#### Stated task:
The listing below holds a line with "Write the Blender" and a later line with "bend_inner_radius = 10.0". Write out those two lines and every line between them, exactly, and nothing else.

###

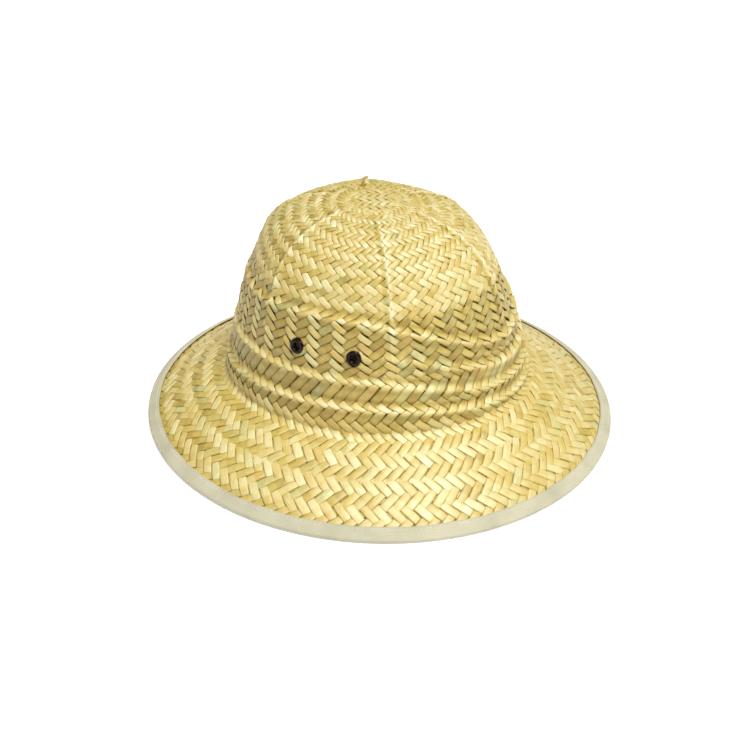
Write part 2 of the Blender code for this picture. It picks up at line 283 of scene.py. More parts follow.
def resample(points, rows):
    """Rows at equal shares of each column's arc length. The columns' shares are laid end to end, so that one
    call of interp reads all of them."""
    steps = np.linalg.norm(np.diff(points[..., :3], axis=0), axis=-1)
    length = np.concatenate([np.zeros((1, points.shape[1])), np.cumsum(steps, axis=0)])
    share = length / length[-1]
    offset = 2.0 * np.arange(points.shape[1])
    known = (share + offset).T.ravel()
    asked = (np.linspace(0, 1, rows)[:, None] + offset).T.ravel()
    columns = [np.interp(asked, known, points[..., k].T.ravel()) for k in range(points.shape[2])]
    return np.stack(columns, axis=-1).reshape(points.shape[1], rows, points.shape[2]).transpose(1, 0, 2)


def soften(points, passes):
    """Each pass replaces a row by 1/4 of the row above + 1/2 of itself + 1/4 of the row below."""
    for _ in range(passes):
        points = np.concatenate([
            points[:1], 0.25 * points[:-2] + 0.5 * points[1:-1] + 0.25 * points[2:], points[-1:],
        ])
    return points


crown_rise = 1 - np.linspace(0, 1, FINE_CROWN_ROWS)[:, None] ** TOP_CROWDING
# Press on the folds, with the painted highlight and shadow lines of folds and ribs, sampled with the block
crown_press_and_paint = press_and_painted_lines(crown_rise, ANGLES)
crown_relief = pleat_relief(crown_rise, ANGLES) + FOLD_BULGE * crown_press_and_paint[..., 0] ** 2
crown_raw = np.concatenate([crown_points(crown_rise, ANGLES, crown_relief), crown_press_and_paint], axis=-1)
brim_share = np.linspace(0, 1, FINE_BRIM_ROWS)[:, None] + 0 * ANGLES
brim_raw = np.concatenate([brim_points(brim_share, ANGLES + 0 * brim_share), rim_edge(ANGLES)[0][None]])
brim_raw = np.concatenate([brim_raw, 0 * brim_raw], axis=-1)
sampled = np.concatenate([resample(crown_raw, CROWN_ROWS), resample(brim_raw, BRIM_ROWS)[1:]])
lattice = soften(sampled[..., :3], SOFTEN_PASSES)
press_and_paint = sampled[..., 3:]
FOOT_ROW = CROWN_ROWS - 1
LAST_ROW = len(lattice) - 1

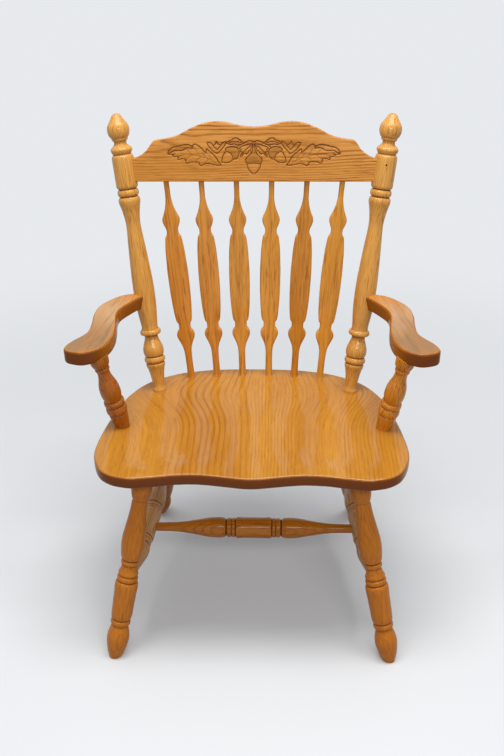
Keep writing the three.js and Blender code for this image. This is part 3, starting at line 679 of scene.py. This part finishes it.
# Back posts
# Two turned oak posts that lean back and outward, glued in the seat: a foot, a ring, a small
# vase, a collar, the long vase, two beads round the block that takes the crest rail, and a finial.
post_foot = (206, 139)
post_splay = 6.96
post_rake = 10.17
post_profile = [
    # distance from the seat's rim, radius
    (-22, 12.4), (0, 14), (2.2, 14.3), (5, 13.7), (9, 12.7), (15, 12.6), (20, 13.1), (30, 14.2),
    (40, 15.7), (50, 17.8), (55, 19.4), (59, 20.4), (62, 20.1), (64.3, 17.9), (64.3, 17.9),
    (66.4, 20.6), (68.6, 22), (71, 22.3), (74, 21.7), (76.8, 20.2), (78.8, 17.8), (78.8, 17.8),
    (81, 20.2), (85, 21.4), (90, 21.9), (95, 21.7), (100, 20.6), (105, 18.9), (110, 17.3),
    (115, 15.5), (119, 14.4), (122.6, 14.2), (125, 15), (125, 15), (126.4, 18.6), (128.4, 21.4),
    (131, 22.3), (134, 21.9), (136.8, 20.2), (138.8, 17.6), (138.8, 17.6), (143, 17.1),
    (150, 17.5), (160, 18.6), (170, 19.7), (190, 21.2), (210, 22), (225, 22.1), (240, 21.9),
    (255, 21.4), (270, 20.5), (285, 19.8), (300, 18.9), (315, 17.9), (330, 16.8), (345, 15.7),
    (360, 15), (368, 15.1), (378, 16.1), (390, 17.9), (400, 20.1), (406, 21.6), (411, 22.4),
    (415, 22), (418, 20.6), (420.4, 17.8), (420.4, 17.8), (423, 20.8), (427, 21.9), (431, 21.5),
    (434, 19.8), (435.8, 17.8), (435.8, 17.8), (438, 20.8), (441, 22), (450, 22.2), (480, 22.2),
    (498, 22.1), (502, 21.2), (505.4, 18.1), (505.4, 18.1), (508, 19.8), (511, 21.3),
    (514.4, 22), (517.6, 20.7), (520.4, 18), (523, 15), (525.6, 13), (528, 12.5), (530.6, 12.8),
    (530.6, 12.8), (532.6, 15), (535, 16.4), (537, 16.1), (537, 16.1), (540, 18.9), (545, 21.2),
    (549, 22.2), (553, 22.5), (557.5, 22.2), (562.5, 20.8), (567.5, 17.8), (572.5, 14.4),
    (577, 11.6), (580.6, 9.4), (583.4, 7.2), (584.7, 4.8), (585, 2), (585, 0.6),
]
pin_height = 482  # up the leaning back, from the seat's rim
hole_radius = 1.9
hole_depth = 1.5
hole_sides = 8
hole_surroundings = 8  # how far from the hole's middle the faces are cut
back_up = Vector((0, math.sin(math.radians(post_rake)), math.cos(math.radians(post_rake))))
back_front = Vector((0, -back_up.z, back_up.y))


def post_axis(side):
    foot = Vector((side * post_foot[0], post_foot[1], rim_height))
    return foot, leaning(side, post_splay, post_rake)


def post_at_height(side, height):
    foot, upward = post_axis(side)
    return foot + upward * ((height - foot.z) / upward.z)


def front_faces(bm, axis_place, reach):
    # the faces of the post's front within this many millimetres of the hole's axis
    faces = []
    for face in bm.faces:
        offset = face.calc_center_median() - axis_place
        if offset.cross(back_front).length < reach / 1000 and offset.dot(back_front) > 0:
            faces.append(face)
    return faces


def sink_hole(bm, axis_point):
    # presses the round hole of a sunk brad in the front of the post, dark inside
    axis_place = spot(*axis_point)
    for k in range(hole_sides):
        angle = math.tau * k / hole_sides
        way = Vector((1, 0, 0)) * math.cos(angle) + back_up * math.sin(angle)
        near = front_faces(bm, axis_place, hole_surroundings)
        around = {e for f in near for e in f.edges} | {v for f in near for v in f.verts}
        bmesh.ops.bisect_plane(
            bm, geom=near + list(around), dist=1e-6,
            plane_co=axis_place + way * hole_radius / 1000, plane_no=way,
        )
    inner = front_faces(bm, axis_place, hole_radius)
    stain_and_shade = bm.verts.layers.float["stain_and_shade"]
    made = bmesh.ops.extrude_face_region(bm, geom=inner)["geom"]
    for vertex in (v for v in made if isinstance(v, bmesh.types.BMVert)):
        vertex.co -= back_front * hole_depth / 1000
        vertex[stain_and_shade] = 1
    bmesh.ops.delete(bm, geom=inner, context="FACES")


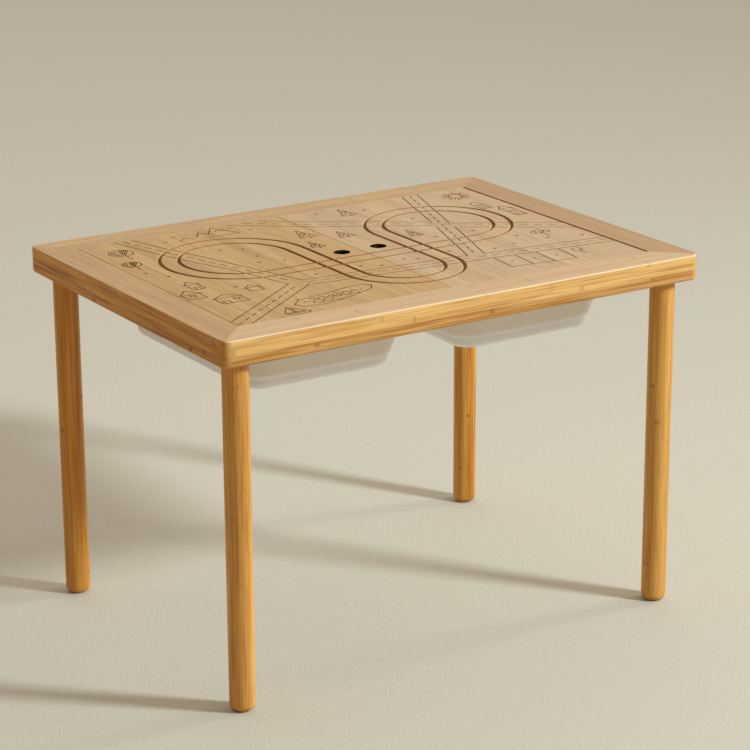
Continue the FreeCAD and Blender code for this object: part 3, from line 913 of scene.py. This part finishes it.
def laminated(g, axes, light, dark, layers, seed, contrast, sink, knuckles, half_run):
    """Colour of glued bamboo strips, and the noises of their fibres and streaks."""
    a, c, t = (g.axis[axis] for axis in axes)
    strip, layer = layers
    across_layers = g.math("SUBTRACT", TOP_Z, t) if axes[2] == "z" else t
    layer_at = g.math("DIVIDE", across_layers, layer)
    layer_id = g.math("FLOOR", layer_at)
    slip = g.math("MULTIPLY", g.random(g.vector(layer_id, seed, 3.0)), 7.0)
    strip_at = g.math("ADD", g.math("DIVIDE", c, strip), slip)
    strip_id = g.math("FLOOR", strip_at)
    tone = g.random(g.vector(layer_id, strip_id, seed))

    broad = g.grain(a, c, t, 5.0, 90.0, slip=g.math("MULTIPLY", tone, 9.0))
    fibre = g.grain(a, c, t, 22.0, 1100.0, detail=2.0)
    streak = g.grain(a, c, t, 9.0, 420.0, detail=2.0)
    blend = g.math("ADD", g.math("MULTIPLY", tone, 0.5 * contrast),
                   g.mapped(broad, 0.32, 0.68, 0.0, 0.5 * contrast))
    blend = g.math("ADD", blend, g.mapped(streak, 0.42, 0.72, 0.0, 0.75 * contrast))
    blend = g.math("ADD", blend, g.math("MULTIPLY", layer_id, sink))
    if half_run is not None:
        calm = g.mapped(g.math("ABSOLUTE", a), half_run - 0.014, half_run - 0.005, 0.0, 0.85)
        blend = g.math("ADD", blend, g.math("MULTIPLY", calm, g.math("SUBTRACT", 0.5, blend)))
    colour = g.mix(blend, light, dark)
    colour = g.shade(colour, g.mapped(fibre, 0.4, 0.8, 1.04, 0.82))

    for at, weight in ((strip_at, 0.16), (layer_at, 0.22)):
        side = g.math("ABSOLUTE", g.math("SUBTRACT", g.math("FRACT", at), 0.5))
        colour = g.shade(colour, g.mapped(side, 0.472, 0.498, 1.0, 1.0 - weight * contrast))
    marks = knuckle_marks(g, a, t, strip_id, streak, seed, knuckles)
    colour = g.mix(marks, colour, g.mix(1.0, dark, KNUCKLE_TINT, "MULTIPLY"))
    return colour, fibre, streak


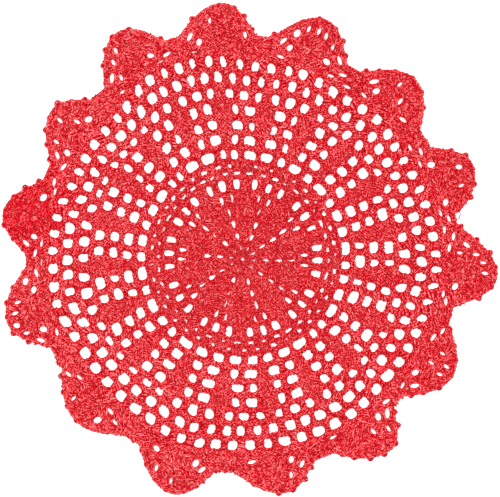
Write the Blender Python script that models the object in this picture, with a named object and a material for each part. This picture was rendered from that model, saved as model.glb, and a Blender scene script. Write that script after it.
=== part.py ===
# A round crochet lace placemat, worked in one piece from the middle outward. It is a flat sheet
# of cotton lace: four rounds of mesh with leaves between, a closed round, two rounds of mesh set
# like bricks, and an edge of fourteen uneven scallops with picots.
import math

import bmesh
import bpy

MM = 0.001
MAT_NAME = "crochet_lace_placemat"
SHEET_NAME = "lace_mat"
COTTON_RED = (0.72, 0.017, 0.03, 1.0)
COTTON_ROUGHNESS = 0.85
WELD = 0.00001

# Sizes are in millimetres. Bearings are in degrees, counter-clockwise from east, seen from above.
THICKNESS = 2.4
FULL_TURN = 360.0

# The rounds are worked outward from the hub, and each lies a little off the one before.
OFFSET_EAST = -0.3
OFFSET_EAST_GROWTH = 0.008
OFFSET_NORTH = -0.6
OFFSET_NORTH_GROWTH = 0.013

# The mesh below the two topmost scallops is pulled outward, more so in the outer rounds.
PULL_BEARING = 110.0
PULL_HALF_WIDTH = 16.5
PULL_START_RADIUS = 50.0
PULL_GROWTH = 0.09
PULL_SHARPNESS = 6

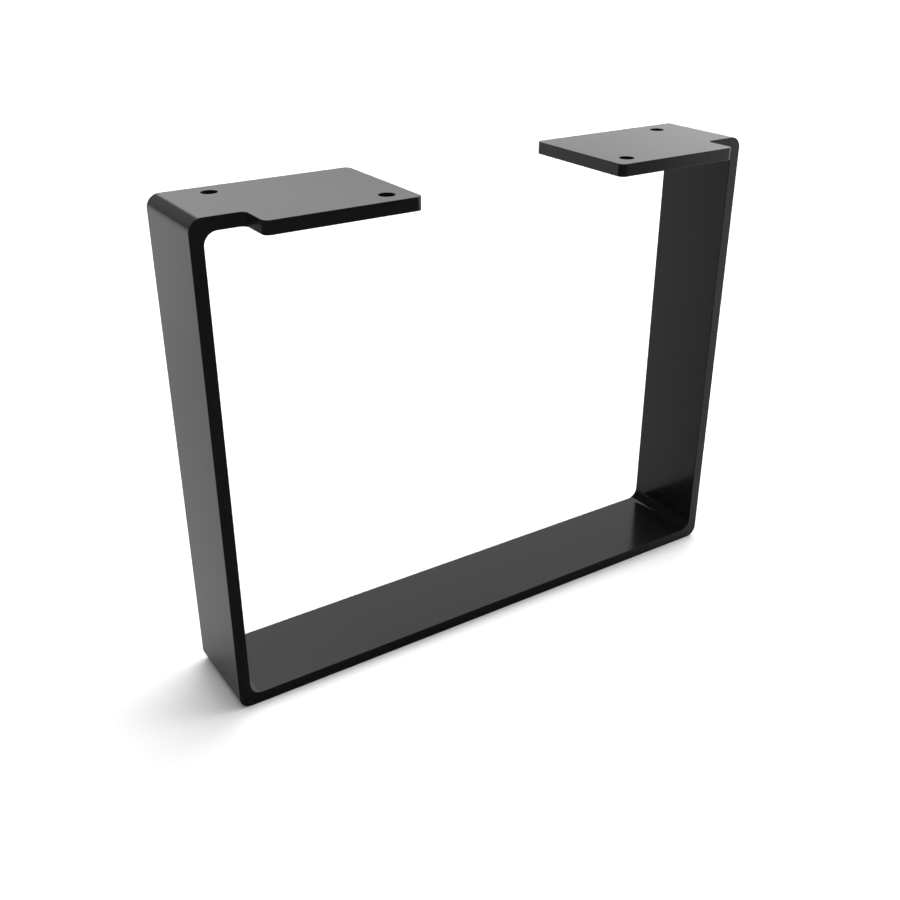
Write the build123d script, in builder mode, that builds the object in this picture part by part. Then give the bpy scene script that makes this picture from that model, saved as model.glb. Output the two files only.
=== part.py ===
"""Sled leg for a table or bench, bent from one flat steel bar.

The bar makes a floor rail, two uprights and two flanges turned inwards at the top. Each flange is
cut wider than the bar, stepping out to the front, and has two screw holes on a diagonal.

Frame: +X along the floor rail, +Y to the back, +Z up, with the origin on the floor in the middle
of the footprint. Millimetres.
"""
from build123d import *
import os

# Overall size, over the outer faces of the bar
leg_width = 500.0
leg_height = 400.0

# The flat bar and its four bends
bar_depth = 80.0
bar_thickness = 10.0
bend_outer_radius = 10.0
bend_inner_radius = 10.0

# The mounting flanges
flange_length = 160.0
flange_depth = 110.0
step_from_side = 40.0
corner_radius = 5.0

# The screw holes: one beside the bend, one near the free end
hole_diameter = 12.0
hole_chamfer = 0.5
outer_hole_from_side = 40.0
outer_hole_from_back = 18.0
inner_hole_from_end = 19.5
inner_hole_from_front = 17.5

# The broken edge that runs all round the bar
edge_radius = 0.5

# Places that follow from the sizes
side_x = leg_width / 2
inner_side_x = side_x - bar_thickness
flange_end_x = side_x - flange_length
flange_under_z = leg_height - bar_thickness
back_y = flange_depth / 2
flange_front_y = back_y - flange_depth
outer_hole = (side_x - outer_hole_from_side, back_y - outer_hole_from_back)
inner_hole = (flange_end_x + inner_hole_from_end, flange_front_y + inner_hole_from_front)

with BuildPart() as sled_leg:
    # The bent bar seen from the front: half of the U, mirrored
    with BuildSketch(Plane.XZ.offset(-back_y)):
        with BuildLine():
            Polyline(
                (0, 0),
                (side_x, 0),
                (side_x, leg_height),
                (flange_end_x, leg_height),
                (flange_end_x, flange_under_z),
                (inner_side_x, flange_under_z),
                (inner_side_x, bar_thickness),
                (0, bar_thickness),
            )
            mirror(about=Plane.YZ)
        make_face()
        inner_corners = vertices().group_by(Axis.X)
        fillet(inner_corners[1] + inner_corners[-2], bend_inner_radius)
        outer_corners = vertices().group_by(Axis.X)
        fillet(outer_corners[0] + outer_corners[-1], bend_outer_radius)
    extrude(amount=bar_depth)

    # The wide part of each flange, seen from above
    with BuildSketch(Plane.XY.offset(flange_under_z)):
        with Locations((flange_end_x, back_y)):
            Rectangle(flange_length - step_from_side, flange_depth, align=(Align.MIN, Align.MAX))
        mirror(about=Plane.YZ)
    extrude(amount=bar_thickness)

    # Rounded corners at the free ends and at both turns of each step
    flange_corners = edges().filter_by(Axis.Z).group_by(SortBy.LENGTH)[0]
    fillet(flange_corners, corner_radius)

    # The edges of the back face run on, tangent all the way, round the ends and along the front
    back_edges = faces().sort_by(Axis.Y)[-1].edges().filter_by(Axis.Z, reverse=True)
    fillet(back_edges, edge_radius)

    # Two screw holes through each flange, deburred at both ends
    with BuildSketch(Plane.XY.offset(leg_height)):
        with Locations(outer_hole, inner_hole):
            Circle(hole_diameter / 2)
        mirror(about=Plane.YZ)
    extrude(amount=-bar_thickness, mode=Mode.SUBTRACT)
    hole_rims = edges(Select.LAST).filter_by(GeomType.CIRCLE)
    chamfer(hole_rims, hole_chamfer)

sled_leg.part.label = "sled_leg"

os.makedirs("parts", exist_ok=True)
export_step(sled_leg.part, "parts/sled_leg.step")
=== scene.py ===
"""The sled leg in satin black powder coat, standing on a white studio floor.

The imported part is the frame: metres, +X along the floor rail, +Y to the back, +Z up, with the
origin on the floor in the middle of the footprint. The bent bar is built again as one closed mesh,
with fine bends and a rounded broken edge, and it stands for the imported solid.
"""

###

#### The response:
Write the Blender Python script that models the object in this picture, with a named object and a material for each part. This picture was rendered from that model, saved as model.glb, and a Blender scene script. Write that script after it.
=== part.py ===
# A round crochet lace placemat, worked in one piece from the middle outward. It is a flat sheet
# of cotton lace: four rounds of mesh with leaves between, a closed round, two rounds of mesh set
# like bricks, and an edge of fourteen uneven scallops with picots.
import math

import bmesh
import bpy

MM = 0.001
MAT_NAME = "crochet_lace_placemat"
SHEET_NAME = "lace_mat"
COTTON_RED = (0.72, 0.017, 0.03, 1.0)
COTTON_ROUGHNESS = 0.85
WELD = 0.00001

# Sizes are in millimetres. Bearings are in degrees, counter-clockwise from east, seen from above.
THICKNESS = 2.4
FULL_TURN = 360.0

# The rounds are worked outward from the hub, and each lies a little off the one before.
OFFSET_EAST = -0.3
OFFSET_EAST_GROWTH = 0.008
OFFSET_NORTH = -0.6
OFFSET_NORTH_GROWTH = 0.013

# The mesh below the two topmost scallops is pulled outward, more so in the outer rounds.
PULL_BEARING = 110.0
PULL_HALF_WIDTH = 16.5
PULL_START_RADIUS = 50.0
PULL_GROWTH = 0.09
PULL_SHARPNESS = 6

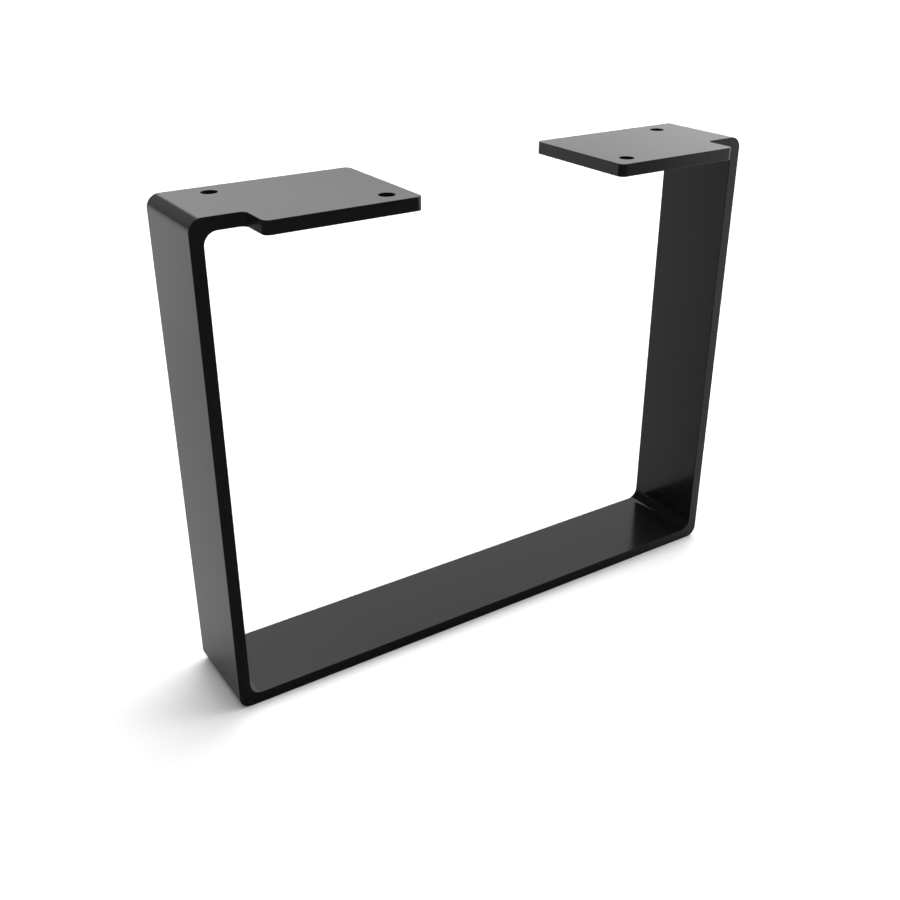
Write the build123d script, in builder mode, that builds the object in this picture part by part. Then give the bpy scene script that makes this picture from that model, saved as model.glb. Output the two files only.
=== part.py ===
"""Sled leg for a table or bench, bent from one flat steel bar.

The bar makes a floor rail, two uprights and two flanges turned inwards at the top. Each flange is
cut wider than the bar, stepping out to the front, and has two screw holes on a diagonal.

Frame: +X along the floor rail, +Y to the back, +Z up, with the origin on the floor in the middle
of the footprint. Millimetres.
"""
from build123d import *
import os

# Overall size, over the outer faces of the bar
leg_width = 500.0
leg_height = 400.0

# The flat bar and its four bends
bar_depth = 80.0
bar_thickness = 10.0
bend_outer_radius = 10.0
bend_inner_radius = 10.0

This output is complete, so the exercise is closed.